Playing with Collage

Playing with Collage
Jeannie Baker
Walker Books

I still have a treasured copy of Jeannie Baker’s exemplary Where the Forest Meets the Sea as well as several more of her books, and so was excited to learn of this one.

Following introductory spreads on basic tools, some key tips and ‘playing with materials’, the author has divided her books into four main sections, Paper, Out in Nature,

On the Beach and In the Kitchen.

In each one she offers practical tips for assembling your chosen materials, advising readers to look closely, let the items themselves and their textures act as a guide be they scraps of torn or cut paper, leaves and lichens or shells and seaweed.

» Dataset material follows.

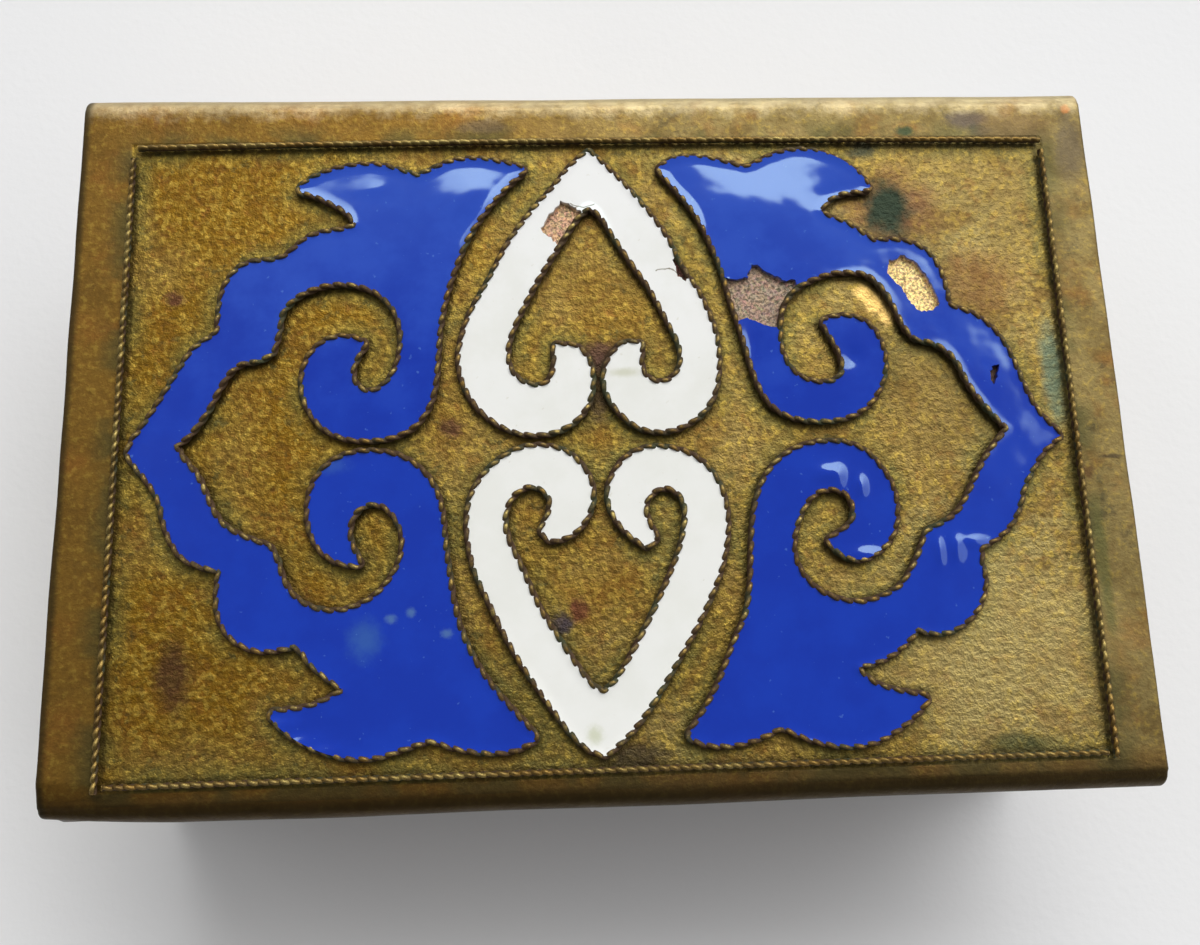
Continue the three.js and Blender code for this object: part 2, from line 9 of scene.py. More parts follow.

I like the way she guides rather than instructs and that her examples give the impression of being unfinished and totally unintimidating, albeit exciting and beautiful.

This is a perfect book to encourage playfulness with materials right from the early years (when children generally are that way inclined anyway) through to adulthood when that creativity may have got buried and need re-awakening.

The clear photographic illustrations, that leave plenty of space on the page, along with succinct captions, help make the entire topic approachable and fun. To add to the book’s playfulness, there’s a final collage quiz.

Highly recommended as a resource for home and school use.

Circle and Oh, the Places You’ll Go!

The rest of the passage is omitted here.